Thursday, 20 August 2009


We've had some enjoyable days out over the summer holidays. One of nicest local places to visit is Southwold, which is about 30 miles from our home. Unfortunately the East Anglian roads north of Ipswich leave a lot to be desired in terms of speed from A to B and that 30 mile trip takes a good [or should that be "bad"] hour. However it is worth the tedious drive behind drivers who we assume have never dared ventured beyond 3rd gear.

Southwold is a delightful and genteel resort on the Suffolk coast. Nothing is brash or garish, just a beautiful restored pier selling tasteful sounvenirs, gaily painted beachhuts lining a promenade behind a sandy beach and a photogenic white lighthouse.
Here are two photos taken from the pier [click on them to enlarge] - the first photo is looking south towards the town:

the second photo is looking north over beach huts and the beach:

Here is a view from the southern part of the beach looking back towards the pier:

In one of the estate agent's windows we saw a beach hut advertised for sale by sealed bids with a guide price of £50,000. Further down the coast at Walton and Clacton they can't shift them at £5,000! Mind you, £50k for a wooden hut with no running water ain't cheap is it?

Southwold is a delightful place for a day out or even a weekend away. Unfortunately it is well off the beaten track unless you happen to live in East Anglia so for those of you who don't, I hope you enjoy the photos.

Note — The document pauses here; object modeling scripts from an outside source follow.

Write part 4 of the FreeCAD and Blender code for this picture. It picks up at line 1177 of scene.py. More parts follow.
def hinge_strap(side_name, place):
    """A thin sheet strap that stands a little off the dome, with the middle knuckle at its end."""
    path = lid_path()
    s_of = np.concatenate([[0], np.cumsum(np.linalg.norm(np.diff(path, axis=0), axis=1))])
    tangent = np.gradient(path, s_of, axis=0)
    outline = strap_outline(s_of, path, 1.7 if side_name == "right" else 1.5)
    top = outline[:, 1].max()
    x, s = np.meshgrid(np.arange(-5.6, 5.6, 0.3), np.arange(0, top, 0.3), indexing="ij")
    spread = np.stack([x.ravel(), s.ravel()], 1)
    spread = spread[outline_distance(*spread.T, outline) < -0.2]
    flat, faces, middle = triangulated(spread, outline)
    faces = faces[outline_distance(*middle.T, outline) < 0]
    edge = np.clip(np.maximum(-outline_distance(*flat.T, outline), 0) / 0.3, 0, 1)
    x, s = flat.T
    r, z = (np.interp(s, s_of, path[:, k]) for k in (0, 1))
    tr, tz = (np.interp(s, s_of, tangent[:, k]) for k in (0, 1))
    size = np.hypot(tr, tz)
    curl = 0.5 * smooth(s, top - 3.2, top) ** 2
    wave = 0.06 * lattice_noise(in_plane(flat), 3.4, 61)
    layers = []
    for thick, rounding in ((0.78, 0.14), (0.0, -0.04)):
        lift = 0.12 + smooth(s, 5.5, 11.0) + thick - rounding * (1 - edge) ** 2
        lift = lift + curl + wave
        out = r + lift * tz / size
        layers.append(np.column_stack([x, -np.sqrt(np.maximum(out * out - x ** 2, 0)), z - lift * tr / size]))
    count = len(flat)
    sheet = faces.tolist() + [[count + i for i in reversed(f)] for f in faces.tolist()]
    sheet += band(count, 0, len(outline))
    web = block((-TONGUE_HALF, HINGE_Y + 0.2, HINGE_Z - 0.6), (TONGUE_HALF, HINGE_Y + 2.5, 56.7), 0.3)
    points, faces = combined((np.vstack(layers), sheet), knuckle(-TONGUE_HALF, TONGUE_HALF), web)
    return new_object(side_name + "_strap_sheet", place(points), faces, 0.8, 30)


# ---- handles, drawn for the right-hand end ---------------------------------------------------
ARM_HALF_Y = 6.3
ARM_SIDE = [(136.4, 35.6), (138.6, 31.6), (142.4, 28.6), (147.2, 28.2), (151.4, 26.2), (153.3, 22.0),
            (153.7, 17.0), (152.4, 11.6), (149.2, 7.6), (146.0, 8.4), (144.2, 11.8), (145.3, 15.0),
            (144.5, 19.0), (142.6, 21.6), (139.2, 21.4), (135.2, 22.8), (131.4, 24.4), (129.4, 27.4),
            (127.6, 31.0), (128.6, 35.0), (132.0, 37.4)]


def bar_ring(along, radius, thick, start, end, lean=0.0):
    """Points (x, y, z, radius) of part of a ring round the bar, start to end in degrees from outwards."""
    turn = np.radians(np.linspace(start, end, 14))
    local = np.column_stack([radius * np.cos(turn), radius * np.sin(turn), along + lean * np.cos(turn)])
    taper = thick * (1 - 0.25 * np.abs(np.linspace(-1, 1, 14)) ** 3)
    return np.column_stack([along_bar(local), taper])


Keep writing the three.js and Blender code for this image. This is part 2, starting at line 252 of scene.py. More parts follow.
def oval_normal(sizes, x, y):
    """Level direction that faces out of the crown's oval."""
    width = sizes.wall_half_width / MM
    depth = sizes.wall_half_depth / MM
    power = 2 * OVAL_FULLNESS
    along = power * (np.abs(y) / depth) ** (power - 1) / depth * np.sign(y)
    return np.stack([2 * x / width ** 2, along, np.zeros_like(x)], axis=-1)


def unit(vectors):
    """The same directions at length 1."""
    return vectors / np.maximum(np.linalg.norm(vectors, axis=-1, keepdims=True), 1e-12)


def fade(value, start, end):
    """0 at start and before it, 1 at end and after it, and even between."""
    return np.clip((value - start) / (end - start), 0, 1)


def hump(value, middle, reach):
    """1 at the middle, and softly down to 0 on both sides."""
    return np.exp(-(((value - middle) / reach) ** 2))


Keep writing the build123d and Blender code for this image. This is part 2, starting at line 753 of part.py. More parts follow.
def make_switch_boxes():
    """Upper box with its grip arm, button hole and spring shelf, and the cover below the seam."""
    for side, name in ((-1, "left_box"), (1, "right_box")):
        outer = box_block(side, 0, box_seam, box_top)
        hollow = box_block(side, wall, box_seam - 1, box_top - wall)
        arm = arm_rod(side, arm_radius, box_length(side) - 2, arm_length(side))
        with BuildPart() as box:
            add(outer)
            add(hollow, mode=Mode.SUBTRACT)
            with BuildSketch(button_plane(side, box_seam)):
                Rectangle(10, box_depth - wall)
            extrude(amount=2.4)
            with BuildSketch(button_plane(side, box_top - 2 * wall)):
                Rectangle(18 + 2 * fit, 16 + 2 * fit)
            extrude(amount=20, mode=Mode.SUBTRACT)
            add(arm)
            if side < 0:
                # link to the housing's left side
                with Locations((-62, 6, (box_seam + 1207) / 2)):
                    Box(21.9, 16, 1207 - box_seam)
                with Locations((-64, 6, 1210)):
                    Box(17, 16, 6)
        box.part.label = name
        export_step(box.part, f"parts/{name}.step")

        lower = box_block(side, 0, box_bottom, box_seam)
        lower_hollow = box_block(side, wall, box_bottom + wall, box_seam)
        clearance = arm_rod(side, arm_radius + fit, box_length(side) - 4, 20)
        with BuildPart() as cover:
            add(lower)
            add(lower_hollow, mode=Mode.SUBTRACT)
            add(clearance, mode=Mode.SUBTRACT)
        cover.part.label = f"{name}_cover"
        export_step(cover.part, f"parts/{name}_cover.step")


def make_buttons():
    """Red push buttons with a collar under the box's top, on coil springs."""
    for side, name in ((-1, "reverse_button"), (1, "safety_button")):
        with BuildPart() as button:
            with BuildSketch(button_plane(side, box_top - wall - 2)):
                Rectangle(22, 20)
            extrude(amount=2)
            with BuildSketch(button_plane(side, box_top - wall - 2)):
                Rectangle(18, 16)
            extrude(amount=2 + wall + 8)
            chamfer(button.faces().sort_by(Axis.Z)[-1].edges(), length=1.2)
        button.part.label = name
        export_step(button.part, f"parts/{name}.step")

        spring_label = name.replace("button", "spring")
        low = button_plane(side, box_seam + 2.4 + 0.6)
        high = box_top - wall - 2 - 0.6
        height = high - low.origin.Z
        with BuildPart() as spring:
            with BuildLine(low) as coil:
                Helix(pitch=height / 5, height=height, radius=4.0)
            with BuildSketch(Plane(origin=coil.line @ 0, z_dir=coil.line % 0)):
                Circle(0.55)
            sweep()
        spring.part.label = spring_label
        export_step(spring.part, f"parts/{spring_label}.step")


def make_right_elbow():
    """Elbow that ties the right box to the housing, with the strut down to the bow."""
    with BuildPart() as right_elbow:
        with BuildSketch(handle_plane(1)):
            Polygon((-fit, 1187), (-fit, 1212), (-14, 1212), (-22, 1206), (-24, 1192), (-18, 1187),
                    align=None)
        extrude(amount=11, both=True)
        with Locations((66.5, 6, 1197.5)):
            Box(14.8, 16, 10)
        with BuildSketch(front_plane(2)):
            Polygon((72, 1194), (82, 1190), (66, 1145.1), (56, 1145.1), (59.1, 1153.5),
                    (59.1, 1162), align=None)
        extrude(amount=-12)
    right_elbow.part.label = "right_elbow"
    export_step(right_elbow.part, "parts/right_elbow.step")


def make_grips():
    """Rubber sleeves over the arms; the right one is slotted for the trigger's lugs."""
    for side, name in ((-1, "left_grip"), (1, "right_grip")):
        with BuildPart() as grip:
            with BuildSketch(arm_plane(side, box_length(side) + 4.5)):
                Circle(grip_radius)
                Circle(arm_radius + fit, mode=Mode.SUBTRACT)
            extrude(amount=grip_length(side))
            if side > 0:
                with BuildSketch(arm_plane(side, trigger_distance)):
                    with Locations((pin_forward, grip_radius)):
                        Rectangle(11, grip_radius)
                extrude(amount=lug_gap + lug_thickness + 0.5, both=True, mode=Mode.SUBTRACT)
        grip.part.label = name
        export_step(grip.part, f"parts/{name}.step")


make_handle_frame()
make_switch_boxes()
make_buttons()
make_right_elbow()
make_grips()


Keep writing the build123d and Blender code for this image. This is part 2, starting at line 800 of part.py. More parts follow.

By this stage though you are probably wondering why the header to this post refers to "going to pieces"? Well, as we wandered through the town passed the lighthouse I saw a sign on a church hall "The world's largest commercial jigsaw puzzle - 24,000 pieces". Intrigued we went inside to have a look. Earlier this year they assembled this enormous jigsaw puzzle measuring about 14ft by 5ft. Apparently they did it in a record time and will be officially in the Guinness Book of Records. The jigsaw puzzle was only on view for two days so we were fortunate to call by at the right time. Here is a photo of the jigsaw puzzle:

The photo doesn't do justice to the detail and vivid colours. As it is a commercial jigsaw puzzle you could buy one yourself to make up - if you had both the space, a large enough table and a phenomenal amount of patience. Here's a link if you fancy buying it (for US$280) and that link has a much better photo of the jigsaw puzzle on it.

Friday, 7 August 2009


It has been quite a few years now since I first took the plunge. It was in Stansted Airport. I was wandering around WH Smith bookshop looking for something new to read (which is just as well as they don't sell used books!). You can tell how long ago it was by the fact that the book I had in mind wasn't at that stage in the adult book section but was instead just in the kiddies section. And it had a very childish looking cover. However I was intrigued so I picked it up and took it to the pay counter. I must have looked a trifle uncomfortable buying a children's book. The person serving me looked at me and said "you'll enjoy that, its a great read". So, before all the hysteria and hype, I read my first Harry Potter book. And I was hooked!

So why am I writing this now? Well I've just spent a thoroughly enjoyable few days rereading the Harry Potter 6 and 7 novels. I've enjoyed them more the second time of reading than the first - and I really enjoyed them the first time round. I was prompted to reread them after reading film reviews of the latest Harry Potter film. Despite being a great fan of the books I've only seen one of the films (the first one) and I was disappointed with it. The magical fantasies and wizardry images that seem so real and believable inside one's mind whilst reading the books instead seem rather ridiculous on the big screen. Is it just me? I can imagine someone flying on a broomstick or doing magic with a wand quite sensibly in my head but on the screen it just looks well...rather ridiculous.

But back to the books. I cannot praise too highly the cleverness and complexity of the plot and how everything fits so neatly together over 3,000 pages and 7 novels. I just sit back in total wonder and amazement at how JK Rowling can have ever been so inspired as to create this story. The characters, the imagery, the humour, the drama, the whole magical world that is Harry Potter.

You may be wondering why I just reread HP 6 and 7 rather than start again at the beginning. Well having read the film reviews I was tempted to go along and see the new film of the 6th novel so I thought that before going along I would reread the book of that film. Having got quickly through book 6 I just had to go on and reread book 7. Previously, on first reading them I had had to wait a full year between those two books. Perhaps reading them back-to-back is the reason for my even greater enjoyment the second time round?

Having read them again and finally this morning putting down HP7 on completion, I realised that there was no way that I could spoil the fantastic imagery I had in my head by going to see the film.

If you are Harry Potter fans I'd really like your take on how you think the books and films compare. I'm interested to know if my regular readers are fans or whether the whole thing leaves any of you cold. And finally, if despite the hype and hysteria over the years, you've never read the books then I do thoroughly recommend them to you. There is a world of difference from the earlier books to the later ones but together they make up a story that is truly in a class of its own.